Als die beiden wichtigsten Methoden der TCM gelten die Akupunktur und der Einsatz von chinesischen Heilkräutern. Die Akupunktur beruht auf der Vorstellung, dass unseren Körper permanent das lebenswichtige „Qi“ durchströmt, das vielfältige Aufgaben erfüllt. Ist dieser Fluss gestört, kann der Mensch krank werden.
Weil unsere Haut und die inneren Organe über bestimmte Fasern miteinander verbunden sind, sollte es möglich sein, über die Haut Heilreflexe auszulösen, so die Vorstellung. Um das zu erreichen und so wieder einen harmonischen Qi-Zustand herbeizuführen, werden extrem dünne Stahlnadeln an bestimmten Punkten in die Haut eingeführt.
Wirkung der Akupunktur in vielen Studien untersucht
Akupunktur sei die weltweit am häufigsten untersuchte Schmerztherapie, sagt Privatdozent Dr. Sven Schröder. Der Neurologe und TCM-Arzt ist Geschäftsführer des HanseMerkur-Zentrums für TCM am Uniklinikum Eppendorf. Bei Studien zur Wirksamkeit von Akupunktur sei es allerdings schwer, eine gute Verblindung zu bewerkstelligen, sagt Schröder. Mit Verblindung ist gemeint, dass die Beteiligten nicht wissen sollen, welche Behandlungen angewandt werden – ebendies gilt als Goldstandard für Patientenstudien. Nur: Wenn es um Akupunktur geht, bemerkt der Patient es in der Regel leicht, ob er mit Nadeln behandelt wird oder nicht.
Letzteres ist relevant für die Kontrollgruppe, die eine zu bewertende Behandlung nicht erhält, aber auch nichts davon erfahren soll. „Es gibt aber aus vielen Studien starke Hinweise, dass sich Rückenschmerzen durch Akupunktur lindern lassen“, sagt Schröder. Deshalb bezahlen die gesetzlichen Krankenkassen meist einige Akupunktur-Sitzungen gegen Rückenschmerzen, allerdings nur, wenn Ärzte die Akupunktur anwenden.

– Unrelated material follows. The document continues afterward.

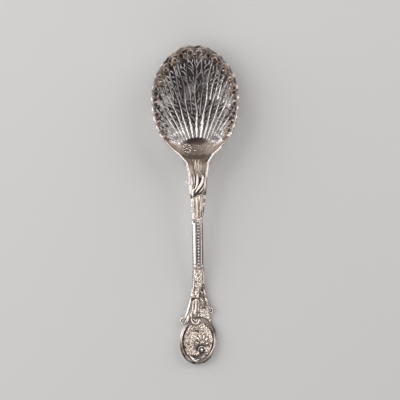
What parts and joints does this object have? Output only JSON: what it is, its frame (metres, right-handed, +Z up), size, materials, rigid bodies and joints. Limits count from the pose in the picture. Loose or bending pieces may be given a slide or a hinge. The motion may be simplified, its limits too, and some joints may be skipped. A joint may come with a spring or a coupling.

Patienten sprechen unterschiedlich gut auf Akupunktur an
Rückenschmerzen können verschiedene Ursachen haben und sich unterschiedlich bemerkbar machen, etwa dumpf, bohrend oder stechend sein, nur an einer Stelle auftreten oder ausstrahlen. „Ein wirksames Akupunktur-Konzept berücksichtigt all diese Kriterien“, sagt Sven Schröder. „Je differenzierter der TCM-Therapeut vorgeht, desto besser sind die Erfolgsaussichten.“
Heilpraktikerin Brigitte Rohland sagt: „Mit Akupunktur kann ich auf das ganze Körpersystem einwirken. Sie hilft meiner Erfahrung nach bei vielen Schmerzen.“ Allerdings sprechen Patienten unterschiedlich gut auf Akupunktur an, sagt Rohland. „Wenn sich der gewünschte Erfolg nicht zeigt, beharre ich nicht auf dieser Methode, sondern spreche mit dem Patienten über Alternativen. Ich finde es wichtig, Grenzen zu kennen.“
In jeder Sitzung nehme sie sich eine Stunde Zeit pro Patient, sagt Rohland. Die Kosten einer heilpraktischen Behandlung können von privaten Versicherern oder im Rahmen einer Zusatzversicherung erstattet werden. Gesetzlich Versicherte dagegen müssen die Kosten alleine tragen.